Of course, childhood tribalism is hard to maintain over the passing of years. By the time I reached middle age, my disdain for the Cubs had ripened into an attitude of mature indifference. I still cheered for the White Sox, of course, especially when they won the World Series in 2005. But as for the Cubs, well, I simply didn’t care. “I wouldn’t walk across the street to see them in the World Series, “I quipped, quite confident that I would never be put to the test.
But now the Cubs are actually in the World Series, and I have to admit that I am cheering for them. Years ago, I might have looked forward to seeing the familiar crestfallen look on the face of Cubs fans, once again resigned to failure, but now I am hoping for a victory celebration on the North Side.
Why cheer for the Cubs after all these years?

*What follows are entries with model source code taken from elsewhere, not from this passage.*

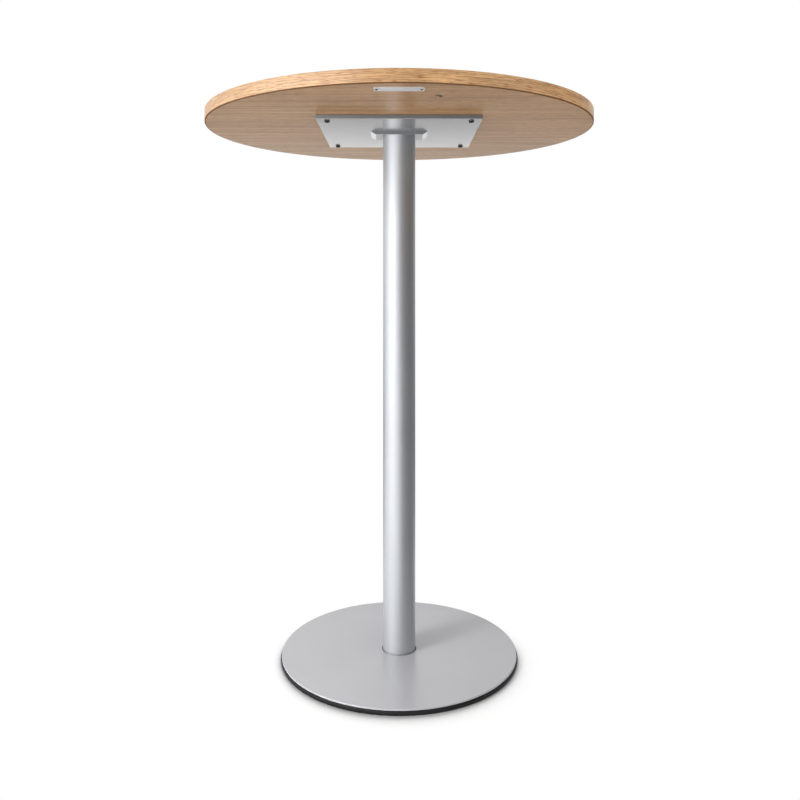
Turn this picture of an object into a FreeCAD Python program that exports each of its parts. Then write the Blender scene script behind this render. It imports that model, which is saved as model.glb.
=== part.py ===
import FreeCAD, Part

import math
import os

# Standing meeting table: a round veneered top on one steel column over a round weighted base.
# Millimetres. +Z is up, the origin is on the floor on the column's axis, and the label plate
# is on the -Y side.

# ---- Overall ------------------------------------------------------------------------------
TABLE_HEIGHT = 1130.0           # floor to the upper face of the top

# ---- Top: veneered board with a solid lipping ---------------------------------------------
TOP_DIAMETER = 800.0
TOP_THICKNESS = 25.0
VENEER_THICKNESS = 0.8          # face veneer and backing veneer alike
LIPPING_WIDTH = 2.0             # radial width of the solid oak band
LIPPING_ARRIS = 1.0             # chamfer on the band's two outer edges

# ---- Threaded inserts in the board --------------------------------------------------------
INSERT_DIAMETER = 12.0
INSERT_LENGTH = 14.0
INSERT_BORE_RELIEF = 1.5        # free depth in the board past the insert

# ---- Mounting plate under the top ---------------------------------------------------------
PLATE_SIDE = 320.0
PLATE_THICKNESS = 8.0
PLATE_CORNER_CUT = 1.5          # corners broken across
PLATE_EDGE_CHAMFER = 0.7
PLATE_SCREW_INSET = 20.0        # screw axis to the two nearest edges

# ---- Button-head screws that hold the plate to the board ----------------------------------
PLATE_SCREW_DIAMETER = 6.0
PLATE_SCREW_TIP_GAP = 2.0       # insert left free past the screw's tip
PLATE_SCREW_HEAD_DIAMETER = 11.0
PLATE_SCREW_HEAD_HEIGHT = 3.3
PLATE_SCREW_HEAD_FLAT = 6.0     # diameter of the flat face round the socket
PLATE_SCREW_HEX = 4.0           # socket across flats
PLATE_SCREW_HEX_DEPTH = 2.1

# ---- Column -------------------------------------------------------------------------------
COLUMN_DIAMETER = 68.0
COLUMN_WALL = 2.5
PLUG_THICKNESS = 22.0           # round plugs welded into both ends of the column

# ---- Flange bar welded on the head of the column ------------------------------------------
FLANGE_WIDTH = 118.0            # along X, at the mounting plate
FLANGE_THICKNESS = 6.0
FLANGE_END_BEVEL = 10.0         # how far each end leans in over the thickness
FLANGE_EDGE_CHAMFER = 0.5

# ---- Countersunk bolts, one from each end into the column's plugs -------------------------
BOLT_DIAMETER = 12.0
BOLT_TIP_GAP = 0.5              # foot plug left free past the bolt's tip
BOLT_HEAD_DIAMETER = 24.0       # 90 degree head, flush with the face that it is sunk in
BOLT_HEX = 8.0                  # socket across flats
BOLT_HEX_DEPTH = 4.0

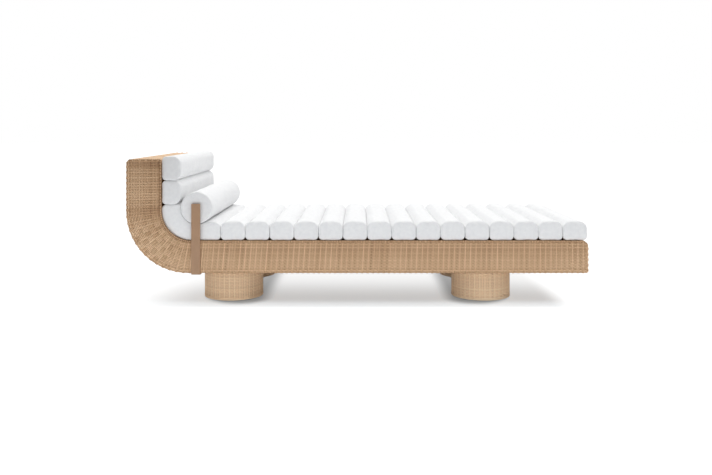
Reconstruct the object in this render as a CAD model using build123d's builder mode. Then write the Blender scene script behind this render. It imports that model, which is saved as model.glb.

Because it will be one of the greatest stories in the history of sports. Not only will a World Series victory end a 108 year old drought, but it will be the second time Theo Epstein has put together a team capable of breaking a so-called curse, having done it with the Red Sox in 2004. First the “Curse of the Bambino,” and now the “Billy Goat Curse.” No one ever again is likely to overcome nearly 200 years of combined futility. Who wouldn’t want to see that happen?
In the end, my writerly instincts have eclipsed the prospect of schadenfreude.
So yes, I will say it: “Go Cubs, Go.”
UPDATE: Here is what Hillary Clinton had to say about it, in a 2003 interview:
In our neighborhood, it was nearly sacrilegious to cheer for the rival White Sox of the American League, so I adopted the Yankees as my AL team.
She grew up in north suburban Park Ridge.